The problem — Keep to the lines between the one holding "Write part 2" and the one holding "floor and lamps", inclusive, and write them out exactly.

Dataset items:
──────────────────────────────
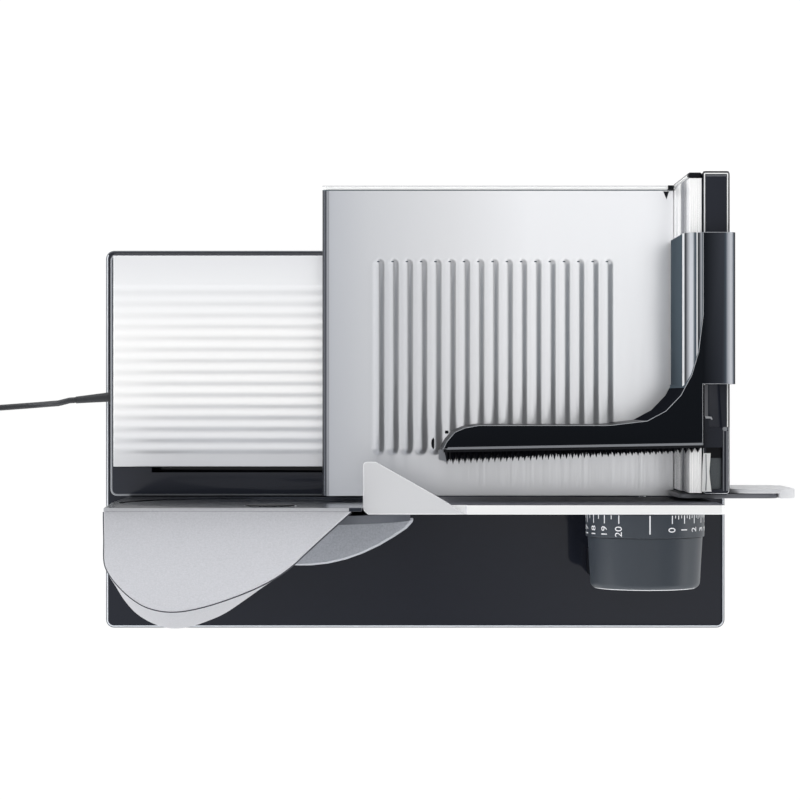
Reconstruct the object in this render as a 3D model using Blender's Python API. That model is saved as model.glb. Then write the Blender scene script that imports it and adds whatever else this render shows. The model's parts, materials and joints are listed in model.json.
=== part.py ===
# Electric food slicer with a sliding carriage, a round blade, a thickness dial and a mains cord.
# Plan frame while modelling: x = 0 and y = 0 at the blade axis and the cutting plane, z = 0 at the table.
# The empty called slicer then moves everything so that the origin is under the middle of the machine.
import math

import bmesh
import bpy
from mathutils import Vector

for thing in list(bpy.data.objects):
    bpy.data.objects.remove(thing, do_unlink=True)

mm = 0.001

# Fits shared by every piece
seat_gap = 0.3 * mm
run_gap = 0.5 * mm
overrun = 4 * mm
full_turn = 2 * math.pi
round_steps = 36
small_steps = 16
corner_steps = 5

# Glass base and feet
foot_height = 8 * mm
foot_radius = 9 * mm
foot_inset = 16 * mm
glass_length = 378.5 * mm
glass_depth = 230.6 * mm
glass_thick = 6 * mm
glass_corner = 5 * mm
glass_bevel = 1 * mm
glass_left = -105.8 * mm
glass_near = -80.2 * mm
glass_top = foot_height + seat_gap + glass_thick

# Raised base housing with the carriage slot
housing_wall = 2.5 * mm
housing_top = 34 * mm
housing_left = -101 * mm
housing_right = 256 * mm
housing_far = 147.6 * mm
housing_corner = 4 * mm
housing_bevel = 1.2 * mm

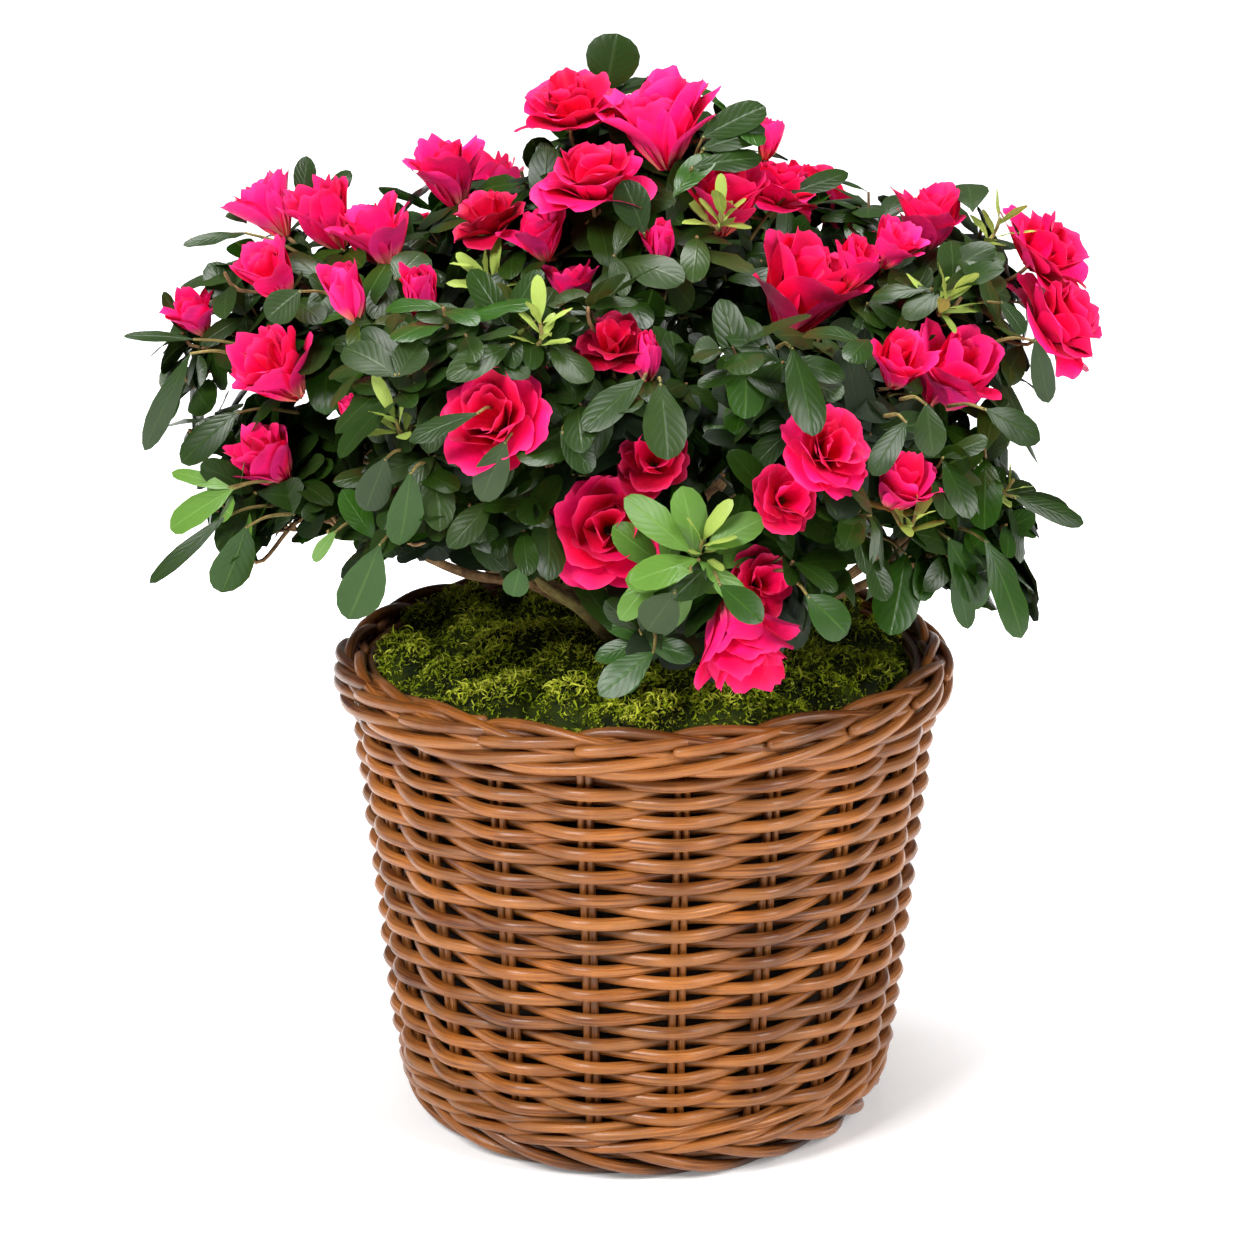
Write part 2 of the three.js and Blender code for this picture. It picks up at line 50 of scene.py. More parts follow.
stage = {
    "cameraPlace": (-9, -2132, 908),
    "lookDown": 16.8,            # degrees below level
    "lens": 120.6, "sensor": 36,
    "farthest": 60,              # metres
    "floorRadius": 12000, "floorCorners": 64,
    "floorSurface": {
        "Base Color": (0.93, 0.93, 0.935, 1), "Roughness": 0.9, "Specular IOR Level": 0.1,
        "Emission Color": (1, 1, 1, 1),
    },
    "floorGlow": (0.20, 1.0),    # white light from the paper under the basket, and further out
    "glowSpan": (0.25, 1.0),     # metres from the middle between the two
    "roomLight": 0.15,           # what the white room gives from all round
    "backdrop": 1.0,             # how bright it is where the camera sees it
    "lamps": [                   # name, place, size, strength, aim height
        ("softboxLeft", (-1300, -1700, 2000), 1000, 82, 330),
        ("softboxRight", (1700, -1300, 1500), 900, 38, 300),
        ("softboxTop", (0, 200, 2300), 1100, 55, 300),
    ],
}


def makeStage():
    makeCamera()
    makeFloor()
    makeLamps()
    makeRoom()
    bpy.context.scene.view_settings.view_transform = "Standard"
    print("camera, floor and lamps ready")


def makeCamera():
    camera = bpy.data.objects.new("camera", bpy.data.cameras.new("camera"))
    camera.data.sensor_width = stage["sensor"]
    camera.data.lens = stage["lens"]
    camera.data.clip_end = stage["farthest"]
    camera.location = [mm * v for v in stage["cameraPlace"]]
    camera.rotation_euler = (math.radians(90 - stage["lookDown"]), 0, 0)
    bpy.context.collection.objects.link(camera)
    bpy.context.scene.camera = camera


def makeFloor():
    radius, corners = stage["floorRadius"] * mm, stage["floorCorners"]
    turns = np.linspace(0, fullTurn, corners, endpoint=False)
    rim = [(radius * math.cos(turn), radius * math.sin(turn), 0) for turn in turns]
    sheet = bpy.data.meshes.new("floor")
    sheet.from_pydata(rim, [], [tuple(range(corners))])
    floor = bpy.data.objects.new("floor", sheet)
    bpy.context.collection.objects.link(floor)
    paper, tree, shader = newMaterial("whitePaper", stage["floorSurface"])
    where = put(tree, "TexCoord")
    away = put(tree, "VectorMath", {"operation": "LENGTH"})
    wire(tree, where.outputs["Object"], away.inputs[0])
    glow = smoothStep(tree, away.outputs["Value"], *stage["glowSpan"], *stage["floorGlow"])
    wire(tree, glow, shader.inputs["Emission Strength"])
    sheet.materials.append(paper)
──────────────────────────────
Solution to this exercise —
Write part 2 of the three.js and Blender code for this picture. It picks up at line 50 of scene.py. More parts follow.
stage = {
    "cameraPlace": (-9, -2132, 908),
    "lookDown": 16.8,            # degrees below level
    "lens": 120.6, "sensor": 36,
    "farthest": 60,              # metres
    "floorRadius": 12000, "floorCorners": 64,
    "floorSurface": {
        "Base Color": (0.93, 0.93, 0.935, 1), "Roughness": 0.9, "Specular IOR Level": 0.1,
        "Emission Color": (1, 1, 1, 1),
    },
    "floorGlow": (0.20, 1.0),    # white light from the paper under the basket, and further out
    "glowSpan": (0.25, 1.0),     # metres from the middle between the two
    "roomLight": 0.15,           # what the white room gives from all round
    "backdrop": 1.0,             # how bright it is where the camera sees it
    "lamps": [                   # name, place, size, strength, aim height
        ("softboxLeft", (-1300, -1700, 2000), 1000, 82, 330),
        ("softboxRight", (1700, -1300, 1500), 900, 38, 300),
        ("softboxTop", (0, 200, 2300), 1100, 55, 300),
    ],
}


def makeStage():
    makeCamera()
    makeFloor()
    makeLamps()
    makeRoom()
    bpy.context.scene.view_settings.view_transform = "Standard"
    print("camera, floor and lamps ready")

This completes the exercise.